# Any suggestions for sommelier schools in Ca?



## mustaroad (May 15, 2010)

I'm graduating from a culinary school soon and I thought a sommelier certification would give me an edge for getting a job in a high class restaurant. What do you think about this? Any school suggestions in California?


----------



## kwilkinson (May 29, 2010)

I was recently looking into this.  It looks like CIA Greystone is the best option in CA.  Plus, it's hard to beat that location.     The school is quite literally in between vineyards.


----------



## Guest (Aug 5, 2010)

there are many schools, but none of that is necessary to work at a fine dining establishment. you have to go beg for a job (often getting ignored) and work an entry level job regardless of culinary degrees and such. it all goes by experience.

check this link if its something you are interested in learning for the sake of learning though... http://www.wineinstitute.org/resources/external-links/wine-classes-and-schools


----------



## mustaroad (May 15, 2010)

I think your right Hui Bui.

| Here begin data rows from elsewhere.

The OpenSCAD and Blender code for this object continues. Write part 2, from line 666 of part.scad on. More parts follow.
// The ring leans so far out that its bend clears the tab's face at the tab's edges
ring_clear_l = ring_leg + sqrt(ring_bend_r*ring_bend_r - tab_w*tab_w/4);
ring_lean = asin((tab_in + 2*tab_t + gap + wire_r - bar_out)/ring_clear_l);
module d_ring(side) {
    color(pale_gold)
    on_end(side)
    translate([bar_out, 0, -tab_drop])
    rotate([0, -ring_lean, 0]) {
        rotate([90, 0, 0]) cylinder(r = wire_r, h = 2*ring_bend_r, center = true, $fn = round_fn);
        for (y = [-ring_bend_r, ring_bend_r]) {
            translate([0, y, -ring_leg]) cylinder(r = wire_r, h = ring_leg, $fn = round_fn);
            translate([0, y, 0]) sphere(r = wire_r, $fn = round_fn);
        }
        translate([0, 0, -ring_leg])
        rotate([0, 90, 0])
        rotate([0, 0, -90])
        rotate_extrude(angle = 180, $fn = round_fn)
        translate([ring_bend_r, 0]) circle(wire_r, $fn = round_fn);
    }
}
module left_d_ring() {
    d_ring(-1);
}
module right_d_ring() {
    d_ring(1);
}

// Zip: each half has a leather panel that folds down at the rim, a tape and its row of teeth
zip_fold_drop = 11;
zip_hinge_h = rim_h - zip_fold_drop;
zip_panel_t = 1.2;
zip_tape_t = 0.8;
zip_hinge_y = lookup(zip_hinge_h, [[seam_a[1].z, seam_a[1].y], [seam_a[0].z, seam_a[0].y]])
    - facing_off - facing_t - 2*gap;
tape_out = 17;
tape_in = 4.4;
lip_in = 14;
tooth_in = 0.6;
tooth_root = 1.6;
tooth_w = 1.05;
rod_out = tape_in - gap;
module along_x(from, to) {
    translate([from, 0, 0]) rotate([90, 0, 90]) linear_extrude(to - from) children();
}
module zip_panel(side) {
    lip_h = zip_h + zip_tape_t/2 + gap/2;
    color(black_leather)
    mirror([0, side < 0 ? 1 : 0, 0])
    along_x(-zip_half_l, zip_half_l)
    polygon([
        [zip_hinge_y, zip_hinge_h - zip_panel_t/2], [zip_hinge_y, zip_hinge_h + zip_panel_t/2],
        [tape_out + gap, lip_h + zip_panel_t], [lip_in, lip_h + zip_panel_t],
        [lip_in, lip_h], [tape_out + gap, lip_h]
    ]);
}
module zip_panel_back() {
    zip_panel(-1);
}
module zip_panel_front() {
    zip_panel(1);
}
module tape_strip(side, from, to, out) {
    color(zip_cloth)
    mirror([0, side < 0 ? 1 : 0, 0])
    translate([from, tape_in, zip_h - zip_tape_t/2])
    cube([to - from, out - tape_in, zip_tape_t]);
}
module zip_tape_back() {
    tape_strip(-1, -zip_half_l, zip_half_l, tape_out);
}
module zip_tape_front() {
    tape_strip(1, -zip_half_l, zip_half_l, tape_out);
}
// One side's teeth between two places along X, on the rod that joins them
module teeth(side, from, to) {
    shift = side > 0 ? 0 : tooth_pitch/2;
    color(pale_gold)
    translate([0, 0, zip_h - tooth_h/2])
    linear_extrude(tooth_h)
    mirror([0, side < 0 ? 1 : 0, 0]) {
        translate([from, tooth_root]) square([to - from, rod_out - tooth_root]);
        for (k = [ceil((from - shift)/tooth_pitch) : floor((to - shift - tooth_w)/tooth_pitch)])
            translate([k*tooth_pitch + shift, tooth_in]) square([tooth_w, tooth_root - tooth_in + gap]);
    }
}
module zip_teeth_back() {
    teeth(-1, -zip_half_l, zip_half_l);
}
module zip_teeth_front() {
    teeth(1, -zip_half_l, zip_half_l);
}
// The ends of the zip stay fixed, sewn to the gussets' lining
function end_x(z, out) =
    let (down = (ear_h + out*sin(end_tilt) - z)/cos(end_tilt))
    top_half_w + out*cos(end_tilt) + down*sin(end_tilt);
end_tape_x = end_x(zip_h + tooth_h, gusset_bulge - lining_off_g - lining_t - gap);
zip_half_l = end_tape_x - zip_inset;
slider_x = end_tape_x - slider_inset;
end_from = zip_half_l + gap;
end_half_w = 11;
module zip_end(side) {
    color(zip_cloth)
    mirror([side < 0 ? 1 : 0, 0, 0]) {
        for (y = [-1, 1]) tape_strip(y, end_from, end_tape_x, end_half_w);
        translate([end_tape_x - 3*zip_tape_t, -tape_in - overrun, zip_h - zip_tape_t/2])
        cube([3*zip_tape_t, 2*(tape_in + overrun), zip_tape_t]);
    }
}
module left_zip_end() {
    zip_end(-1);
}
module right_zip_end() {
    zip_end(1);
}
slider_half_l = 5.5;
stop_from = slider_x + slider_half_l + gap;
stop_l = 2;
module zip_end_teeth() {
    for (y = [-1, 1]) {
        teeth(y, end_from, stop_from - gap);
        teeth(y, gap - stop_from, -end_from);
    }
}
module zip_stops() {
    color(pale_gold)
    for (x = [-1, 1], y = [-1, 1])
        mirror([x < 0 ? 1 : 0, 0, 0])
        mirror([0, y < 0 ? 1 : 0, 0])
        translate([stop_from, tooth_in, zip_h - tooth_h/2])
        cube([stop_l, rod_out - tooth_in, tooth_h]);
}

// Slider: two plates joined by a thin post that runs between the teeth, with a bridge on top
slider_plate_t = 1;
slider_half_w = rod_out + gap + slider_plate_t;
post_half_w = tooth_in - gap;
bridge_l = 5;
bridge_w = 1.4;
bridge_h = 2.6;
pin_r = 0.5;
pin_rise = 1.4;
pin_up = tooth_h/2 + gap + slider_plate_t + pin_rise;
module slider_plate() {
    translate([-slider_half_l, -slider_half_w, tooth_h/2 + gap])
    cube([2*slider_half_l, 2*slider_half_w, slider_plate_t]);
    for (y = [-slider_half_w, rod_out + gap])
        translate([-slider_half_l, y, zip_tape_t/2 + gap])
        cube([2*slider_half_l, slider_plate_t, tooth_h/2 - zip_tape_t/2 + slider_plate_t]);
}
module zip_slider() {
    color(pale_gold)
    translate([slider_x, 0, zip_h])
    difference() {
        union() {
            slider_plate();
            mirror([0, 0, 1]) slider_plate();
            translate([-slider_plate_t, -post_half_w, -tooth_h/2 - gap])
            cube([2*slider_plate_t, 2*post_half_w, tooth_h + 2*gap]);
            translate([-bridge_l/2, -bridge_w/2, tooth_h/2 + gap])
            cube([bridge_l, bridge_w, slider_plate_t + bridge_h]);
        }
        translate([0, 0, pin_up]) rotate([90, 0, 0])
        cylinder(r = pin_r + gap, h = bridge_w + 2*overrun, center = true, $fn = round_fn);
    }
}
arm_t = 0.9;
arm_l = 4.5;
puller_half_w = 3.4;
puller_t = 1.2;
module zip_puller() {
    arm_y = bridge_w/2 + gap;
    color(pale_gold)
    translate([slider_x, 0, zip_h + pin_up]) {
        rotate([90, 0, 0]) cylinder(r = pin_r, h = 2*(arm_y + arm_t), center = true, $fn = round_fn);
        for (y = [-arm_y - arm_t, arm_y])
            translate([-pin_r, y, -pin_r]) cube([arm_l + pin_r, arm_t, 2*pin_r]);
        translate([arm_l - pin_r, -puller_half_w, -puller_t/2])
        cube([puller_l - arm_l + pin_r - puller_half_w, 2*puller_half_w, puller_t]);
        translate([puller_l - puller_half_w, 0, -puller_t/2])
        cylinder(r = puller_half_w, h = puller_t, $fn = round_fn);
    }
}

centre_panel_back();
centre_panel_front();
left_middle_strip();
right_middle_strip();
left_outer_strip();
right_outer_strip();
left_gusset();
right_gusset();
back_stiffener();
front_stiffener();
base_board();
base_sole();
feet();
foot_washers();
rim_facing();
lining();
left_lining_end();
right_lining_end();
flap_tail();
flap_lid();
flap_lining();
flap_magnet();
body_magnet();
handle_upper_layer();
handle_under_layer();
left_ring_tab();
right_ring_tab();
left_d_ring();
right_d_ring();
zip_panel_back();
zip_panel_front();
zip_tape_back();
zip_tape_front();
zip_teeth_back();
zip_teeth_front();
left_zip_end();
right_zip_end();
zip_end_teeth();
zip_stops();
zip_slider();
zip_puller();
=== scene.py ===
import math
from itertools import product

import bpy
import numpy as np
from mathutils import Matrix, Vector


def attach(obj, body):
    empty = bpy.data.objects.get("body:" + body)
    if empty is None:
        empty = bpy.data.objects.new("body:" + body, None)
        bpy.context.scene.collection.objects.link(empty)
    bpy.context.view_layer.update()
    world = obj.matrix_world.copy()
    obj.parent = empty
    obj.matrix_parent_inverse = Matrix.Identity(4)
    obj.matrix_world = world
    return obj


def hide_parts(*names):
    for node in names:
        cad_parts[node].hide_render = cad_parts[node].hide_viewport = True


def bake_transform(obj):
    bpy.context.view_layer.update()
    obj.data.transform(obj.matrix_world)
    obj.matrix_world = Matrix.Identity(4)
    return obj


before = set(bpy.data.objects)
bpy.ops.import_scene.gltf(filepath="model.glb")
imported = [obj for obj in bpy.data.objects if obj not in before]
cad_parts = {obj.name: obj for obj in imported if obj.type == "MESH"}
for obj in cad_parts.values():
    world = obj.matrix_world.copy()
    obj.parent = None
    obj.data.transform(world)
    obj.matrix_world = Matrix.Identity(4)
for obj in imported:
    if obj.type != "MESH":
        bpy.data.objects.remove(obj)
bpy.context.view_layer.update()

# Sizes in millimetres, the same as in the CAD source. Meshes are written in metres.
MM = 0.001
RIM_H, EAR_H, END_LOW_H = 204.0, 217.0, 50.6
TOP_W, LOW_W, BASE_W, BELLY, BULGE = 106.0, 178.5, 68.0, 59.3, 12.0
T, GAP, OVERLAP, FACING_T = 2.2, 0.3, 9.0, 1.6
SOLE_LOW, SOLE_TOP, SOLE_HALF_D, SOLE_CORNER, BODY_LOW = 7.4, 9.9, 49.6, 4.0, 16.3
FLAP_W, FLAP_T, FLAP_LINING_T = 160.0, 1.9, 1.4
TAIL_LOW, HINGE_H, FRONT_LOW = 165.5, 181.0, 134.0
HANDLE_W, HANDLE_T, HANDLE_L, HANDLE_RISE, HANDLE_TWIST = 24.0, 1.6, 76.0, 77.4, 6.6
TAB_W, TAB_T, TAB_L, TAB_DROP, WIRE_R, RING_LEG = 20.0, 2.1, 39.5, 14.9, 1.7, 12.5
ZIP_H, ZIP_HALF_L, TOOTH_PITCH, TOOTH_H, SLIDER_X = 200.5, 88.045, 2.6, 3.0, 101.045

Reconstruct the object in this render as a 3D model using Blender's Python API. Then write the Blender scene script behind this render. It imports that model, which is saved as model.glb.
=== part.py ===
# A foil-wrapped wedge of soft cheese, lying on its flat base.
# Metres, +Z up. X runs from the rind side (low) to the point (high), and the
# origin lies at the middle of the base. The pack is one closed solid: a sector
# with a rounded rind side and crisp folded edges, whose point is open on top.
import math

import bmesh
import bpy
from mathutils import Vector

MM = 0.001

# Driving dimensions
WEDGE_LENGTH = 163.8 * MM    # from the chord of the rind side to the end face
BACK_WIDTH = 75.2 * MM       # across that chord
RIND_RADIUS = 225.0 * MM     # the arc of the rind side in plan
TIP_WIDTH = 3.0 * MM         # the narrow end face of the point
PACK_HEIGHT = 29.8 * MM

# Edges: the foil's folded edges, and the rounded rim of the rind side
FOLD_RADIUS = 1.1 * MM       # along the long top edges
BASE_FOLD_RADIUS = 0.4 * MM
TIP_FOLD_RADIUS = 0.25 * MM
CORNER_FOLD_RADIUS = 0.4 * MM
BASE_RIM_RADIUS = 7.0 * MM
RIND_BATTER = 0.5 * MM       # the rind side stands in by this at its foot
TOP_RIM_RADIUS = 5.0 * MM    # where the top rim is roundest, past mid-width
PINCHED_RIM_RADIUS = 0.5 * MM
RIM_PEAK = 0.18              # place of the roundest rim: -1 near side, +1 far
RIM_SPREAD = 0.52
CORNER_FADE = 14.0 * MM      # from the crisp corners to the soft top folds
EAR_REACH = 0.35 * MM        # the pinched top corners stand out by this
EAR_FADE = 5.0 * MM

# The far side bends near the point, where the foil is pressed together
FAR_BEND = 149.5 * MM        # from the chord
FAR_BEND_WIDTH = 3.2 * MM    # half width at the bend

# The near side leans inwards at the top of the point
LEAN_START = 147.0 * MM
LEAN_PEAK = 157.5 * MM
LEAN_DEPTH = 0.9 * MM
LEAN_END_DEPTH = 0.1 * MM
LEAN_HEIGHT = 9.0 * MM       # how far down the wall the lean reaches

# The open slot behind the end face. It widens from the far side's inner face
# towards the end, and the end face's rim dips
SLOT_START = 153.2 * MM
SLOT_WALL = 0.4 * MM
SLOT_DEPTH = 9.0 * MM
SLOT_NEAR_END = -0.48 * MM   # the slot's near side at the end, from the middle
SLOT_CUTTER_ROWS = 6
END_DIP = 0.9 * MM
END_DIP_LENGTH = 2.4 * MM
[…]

Sommelier schools are for servers in french restaurants who want a raise.


----------



## petemccracken (Sep 18, 2008)

Huy Bui said:


> there are many schools, but none of that is necessary to work at a fine dining establishment. you have to go beg for a job (often getting ignored) and work an entry level job regardless of culinary degrees and such. it all goes by experience.


As with most "generalizations", there is a "grain of truth" in the above, but the "picture" is incomplete and can be very misleading.

The OP has a goal of working in a "high class restaurant", presumably that means fine dining, or at least in that direction. Now, whether that goal is aimed at BOH or FOH is unanswered.

Typically, a sommelier works in FOH rather than BOH, which the OP has apparently gone to school to obtain BOH skills.

Neither the culinary school training nor the education as a sommelier will guarantee an opportunity to work in a "high class" restaurant will be available, let alone offered.

Will learning to be a sommelier help one land a BOH job? Probably not.

Will learning to be a cook help one land a FOH job? Probably not.

Will having the fundamental skills to tackle either a FOH or BOH job improve employment opportunities? Probably will.

Will any of this help YOU achieve YOUR goal(s)? That is up to YOU!


----------



## chefedb (Apr 3, 2010)

Check out Greystone's wine courses.


----------



## mustaroad (May 15, 2010)

Nicely done pete, I should have specified. I had BOH in mind in the post: I thought that a cook would be able to impress their way into a popular, quality kitchen if they had the knowledge to cross train waiters with wine knowledge.


----------



## theunknowncook (Dec 17, 2009)

Mustaroad:

*PCI Certified Sommelier Program*

*CIA Greystone Wine Studies*

*Community College Week: Wine Country*

/img/vbsmilies/smilies/drinkbeer.gif


----------



## mustaroad (May 15, 2010)

PCI would be an impressive 10k investment, but a few courses at The Greystone Wine studies sounds right for a juvenile, ambitious cook. An intro course then the first mastery course, followed by a food pairing course @ $2,500; totally a possiblity.  Good Stuff Unknown Cook!


----------